Pour la partie réfléchir (la deuxième, si tu as bien suivi), c’est quand même beaucoup plus simple de pomper des solutions à droite à gauche, merci Google.
Enfin, dès qu’il s’agit de dessiner comment c’est qu’il faut faire, on peut s’en remettre à Powerpoint et je te garantis que ça va bien plus vite que des polycopiés, des stylos billes et des règles millimétrées pour tracer des graphs un peu cheums.
C’est donc en toute logique que nous nous sommes dit collectivement : au lieu de gérer 5 clients par an comme avant, prenons-en plutôt 20 pour péter les boulons à 35 ans et se former à la céramique à 40 – ou pire, monter une startup.

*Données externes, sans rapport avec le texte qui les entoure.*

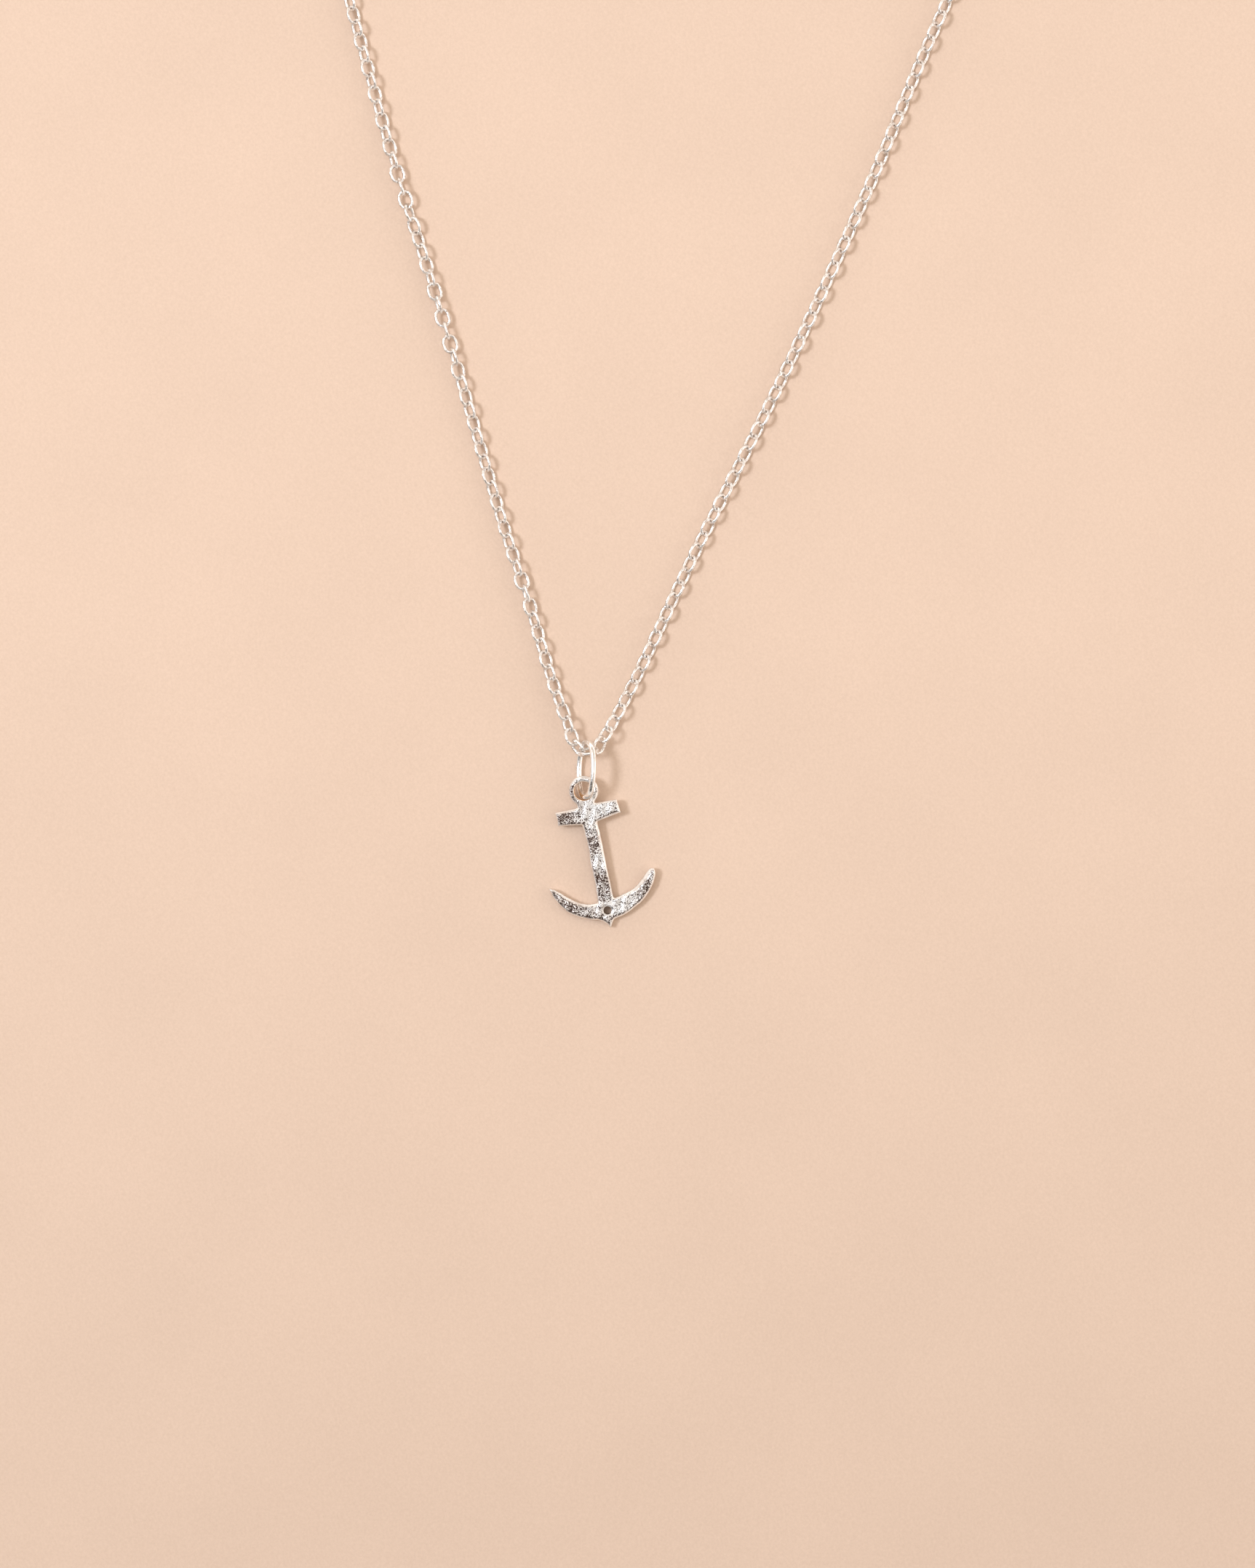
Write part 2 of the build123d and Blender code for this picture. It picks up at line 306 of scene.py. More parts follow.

Le travail en startup, ce nouveau Germinal (si)
Une startup c’est quoi ? C’est deux connards de HEC et de l’Essec qui veulent “lever” quelques millions de dollars pour disrupter un truc ou en ubériser un autre sur la base d’un business modèle “scalable”. Des fois ça marche pas mais des fois ils arrivent à convaincre assez de monde (des investisseurs, la banque, leurs potes, leurs mères) et c’est généralement là que la merde commence et que l’Etat s’en mêle sous forme de cadeaux fiscaux et autres primes Pôle Emploi), puisque ça leur donne fissa le droit de recruter une armée de stagiaires interchangeables pour “hacker” un produit de merde sur lequel ils pivoteront 3 ou 4 fois avant de se dire FINALEMENT je préfère bosser à la BNP ou chez Unilever. Je ne sais pas ce qui est le pire: exploiter des gens comme des bâtards avec la caution de la société, faire passer le tout pour de l’innovation, ou payer une attachée de presse pour booker 30 secondes de gloire sur BFM Business.
La seule chose que ces mecs arrivent à disrupter, c’est le code du travail.